The paper titled “Microtargeting and Voters’ Unawareness: Experimental Results” will appear in the European Journal of Political Economy.

Video talk: From Economic Power to Political Power

My recent working paper, “From Economic Power to Political Power” (joint with Ivan Khomyanin) meets significant interest among several audiences as seven scheduled talks within 5 months suggest. Here is a 60-minute video (incl. Q&A) of the presentation at the Centre for Competition Policy at the University of East Anglia.

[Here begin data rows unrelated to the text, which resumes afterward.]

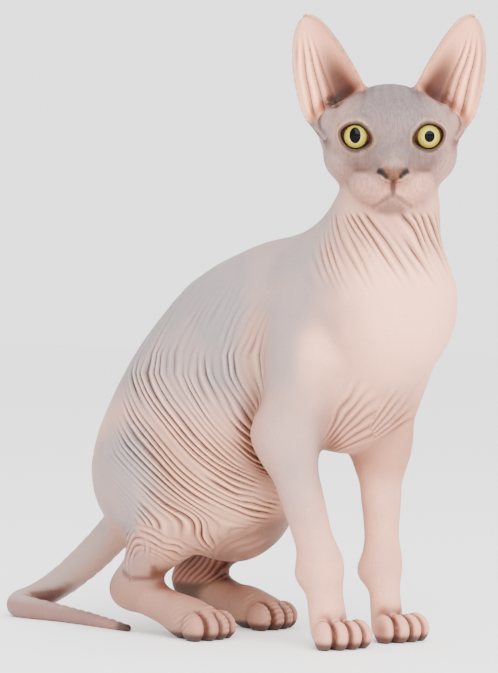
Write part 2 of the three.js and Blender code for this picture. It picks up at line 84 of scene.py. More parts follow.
def egg(p, centre, radii, turn=(0, 0, 0)):
    """Distance to an ellipsoid, about: the point is scaled so that the ellipsoid is a ball of radius 1,
    and its height above that ball is scaled back by how steeply it grows there."""
    q = (p - np.array(centre, p.dtype)) @ turned(*turn).astype(p.dtype)
    near = np.linalg.norm(q / np.array(radii, p.dtype), axis=1)
    slope = np.linalg.norm(q / np.array(radii, p.dtype) ** 2, axis=1)
    return near * (near - 1) / np.maximum(slope, 1e-6)


def bone(p, a, ra, b, rb):
    """Distance to a bone from a to b wrapped in flesh, whose radius runs from ra to rb."""
    a = np.array(a, p.dtype)
    along = np.array(b, p.dtype) - a
    t = np.clip((p - a) @ along / (along @ along), 0, 1)
    return np.linalg.norm(p - a - t[:, None] * along, axis=1) - (ra + (rb - ra) * t)


def flesh(k, forms):
    """Several distances blended one after another with the same fillet."""
    d = forms[0]
    for form in forms[1:]:
        d = blend(d, form, k)
    return d


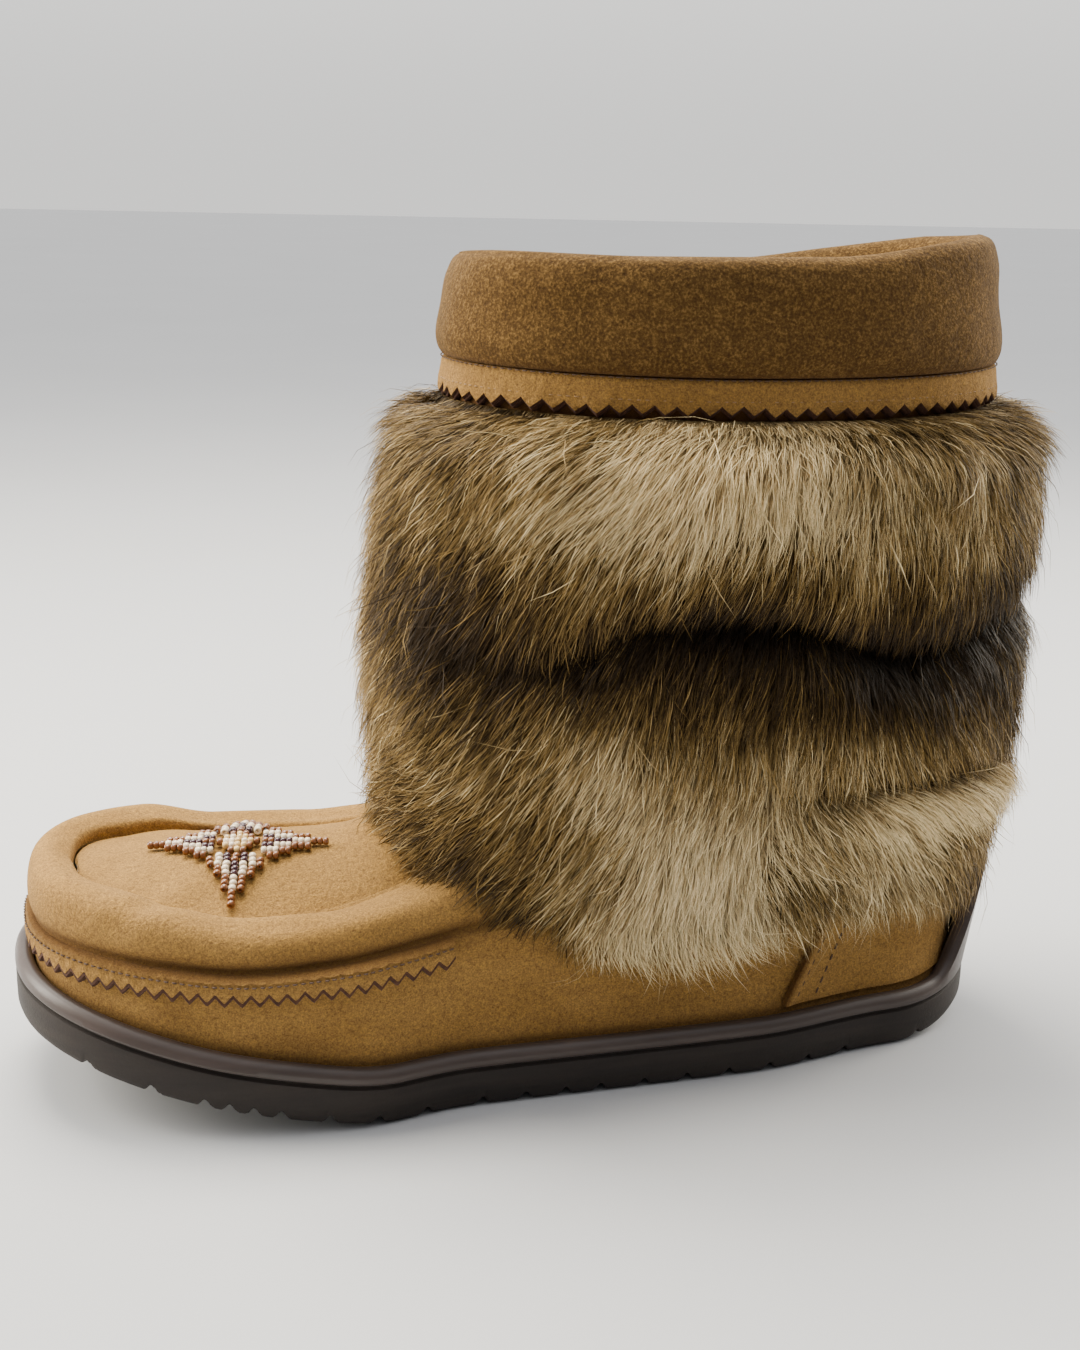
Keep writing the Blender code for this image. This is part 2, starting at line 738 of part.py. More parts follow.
def make_cuff_band():
    # The flat pinked edge under the cuff's seam.
    front, back, half = shaft_oval(CUFF_SEAM_HEIGHT, 0.0)
    around = math.pi * (3 * ((back - front) / 2 + half) - math.sqrt(
        (3 * (back - front) / 2 + half) * ((back - front) / 2 + 3 * half)))
    teeth = round(around / PINK_PITCH)
    inner = []
    outer = []
    for number in range(2 * teeth):
        angle = math.pi * number / teeth
        column_in = []
        column_out = []
        x, y = oval_point(front, back, half, angle)
        seam = seam_height(x)
        bottom = seam - CUFF_BAND_HEIGHT - (PINK_DEPTH if number % 2 else 0.0)
        for height in (bottom, seam - CLEARANCE):
            for sheet, offset in ((column_in, 2 * CLEARANCE), (column_out, 2 * CLEARANCE + BAND_THICKNESS)):
                x, y = oval_point(*shaft_oval(height, offset), angle)
                sheet.append((x, y, height))
        inner.append(column_in)
        outer.append(column_out)
    return shell("cuff_band", 2 * teeth, inner, outer, "suede", True)


def make_cuff():
    # The padded cuff: an upturned channel over the shaft's edge.
    gap = 2 * CLEARANCE
    section = [("out", gap + CUFF_PAD * row.out, row.height) for row in CUFF]
    section += [("in", gap + CUFF_PAD_INSIDE * row.out, row.height) for row in reversed(CUFF[:-2])]
    columns = []
    for number in range(SHAFT_SIDES):
        angle = 2 * math.pi * number / SHAFT_SIDES
        x, y = oval_point(*shaft_oval(CUFF_SEAM_HEIGHT, 0.0), angle)
        low = seam_height(x)
        wall_top = COLLAR_HEIGHT + collar_rise(x, y)
        high = wall_top + CUFF_TOP
        column = []
        for side, offset, share in section:
            height = low + (high - low) * share
            grow = offset if side == "out" else -WALL - offset
            x, y = oval_point(*shaft_oval(min(height, COLLAR_HEIGHT), grow), angle)
            column.append((x, y, height))
        for grow, height in ((-WALL - gap, low), (-WALL - gap, wall_top + gap), (gap, wall_top + gap), (gap, low)):
            x, y = oval_point(*shaft_oval(min(height, COLLAR_HEIGHT), grow), angle)
            column.append((x, y, height))
        columns.append(column)
    rows = len(columns[0])
    vertices = [p for column in columns for p in column]
    faces = []
    for c in range(SHAFT_SIDES):
        n = (c + 1) % SHAFT_SIDES
        for r in range(rows):
            s = (r + 1) % rows
            faces.append((c * rows + r, n * rows + r, n * rows + s, c * rows + s))
    return make_object("cuff", vertices, faces, "suede", 50.0)


def fur_top(x):
    return seam_height(x) - CUFF_BAND_HEIGHT - PINK_DEPTH - 4 * CLEARANCE


def fur_ring(row):
    # One ring of the sleeve's outer form, with locks, the hem's points and the fold.
    share = row / (FUR_ROWS - 1)

    def place(angle):
        plain = oval_point(*shaft_oval(CREASE_HEIGHT, 0.0), angle)
        front, back, half = shaft_oval(CREASE_HEIGHT, 0.0)
        along = (plain[0] - front) / (back - front)
        number = round(angle / (2 * math.pi) * FUR_SIDES)
        hem = table_value(HEM, "along", "height", along) * FUR_HEM_HEIGHT
        top = fur_top(plain[0])
        height = hem + (top - hem) * share
        if row == 0 and number % 2:
            height -= 2 * LOCK_RELIEF
        level = height / COLLAR_HEIGHT
        depths = [table_value(FUR, "height", name, level) for name in ("front", "back", "side")]
        lock = LOCK_RELIEF * (0.5 if (number + row // 3) % 2 else -0.5) * (1.4 - 0.5 * (row % 3))
        edge = min(share * 5, (1 - share) * 5, 1.0)
        fold = table_value(CREASE, "along", "height", along) * CREASE_DEPTH + CREASE_HEIGHT
        depth = table_value(CREASE, "along", "depth", along) * CREASE_DEPTH
        crease = depth * math.exp(-((height - fold) / (1.4 * CREASE_DEPTH)) ** 2)
        front, back, half = shaft_oval(height, 0.0)
        extra = lock * edge - crease
        oval = (front - depths[0] * FUR_DEPTH - extra, back + depths[1] * FUR_DEPTH + extra,
                half + depths[2] * FUR_DEPTH + extra)
        x, y = oval_point(*oval, angle)
        return x, y, height
    return ring_around(FUR_SIDES, place)


def make_fur():
    # The sleeve is cut from one outer form by the upper, the shaft and the sole,
    # each grown by the clearance and the thickness of what lies on it.
    fur = stack_rings("fur_sleeve", [fur_ring(row) for row in range(FUR_ROWS)], "fur")
    vertices, faces = upper_solid(COUNTER_THICKNESS + 4 * CLEARANCE, floor=TRAY_HEIGHT)
    combine(fur, make_cutter("fur_foot_cutter", vertices, faces), "DIFFERENCE")
    combine(fur, shaft_solid("fur_shaft_cutter", 2 * CLEARANCE), "DIFFERENCE")
    rings = [
        local_ring(-2 * CLEARANCE, GROOVE_HEIGHT),
        rim_ring(-2 * CLEARANCE, 0.0018),
        rim_ring(0.0014, -2 * CLEARANCE),
        rim_ring(RIM_WIDTH + 2 * CLEARANCE, -2 * CLEARANCE),
    ]
    vertices, faces = foot_solid(
        rings, 2, lambda p, s, t: GROOVE_HEIGHT + lift(p[0]),
        2, lambda p, s, t: float(p[2]))
    combine(fur, make_cutter("fur_sole_cutter", vertices, faces), "DIFFERENCE")
    return fur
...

“Microtargeting, Voters’ Unawareness, and Democracy” to be published in Journal of Law, Economics, and Organization

Together with Wieland Müller and Freek van Gils, I have studied the consequences of digitization and datafication for democratic elections since early 2016. Inspired by news resports right after the Brexit referendum and the U.S. Presidential elections 2016, which claimed that those votes had been influenced, if not tilted, by misinformation spread via social media, we first asked whether and how this is possible theoretically. Notably, our thinking went, if voters do not trust election outcomes anymore, they may also lose trust in democracy as a political system in the first place. Indeed, there is a strong decline of public trust over the past 20 years, which at least correlates with the rise of social media, the main source of political information for many voters (proving causality is more difficult).

Now, this first paper, titled “Microtargeting, Voters’ Unawareness, and Democracy,” is forthcoming in the Journal of Law, Economics, and Organization. There, we study how two recent technological developments have raised concerns about threats to democracy because of their potential to distort election outcomes: (a) data-driven voter research enabling political microtargeting, and (b) growing news consumption via social media and news aggregators that obfuscate the origin of news items, leading to voters’ unawareness about a news sender’s identity. We provide a theoretical framework in which we can analyze the effects that microtargeting by political interest groups and unawareness have on election outcomes in comparison to “conventional” news reporting. We show which voter groups suffer from which technological development, (a) or (b). While both microtargeting and unawareness have negative effects on voter welfare, we show that only unawareness can flip an election. Our model framework allows the theory-based discussion of policy proposals, such as to ban microtargeting or to require news platforms to signal the political orientation of a news item’s originator.

The second paper of this co-author team, which is described here and features a large lab experiment testing the theory empirically, is still in the reviewing process.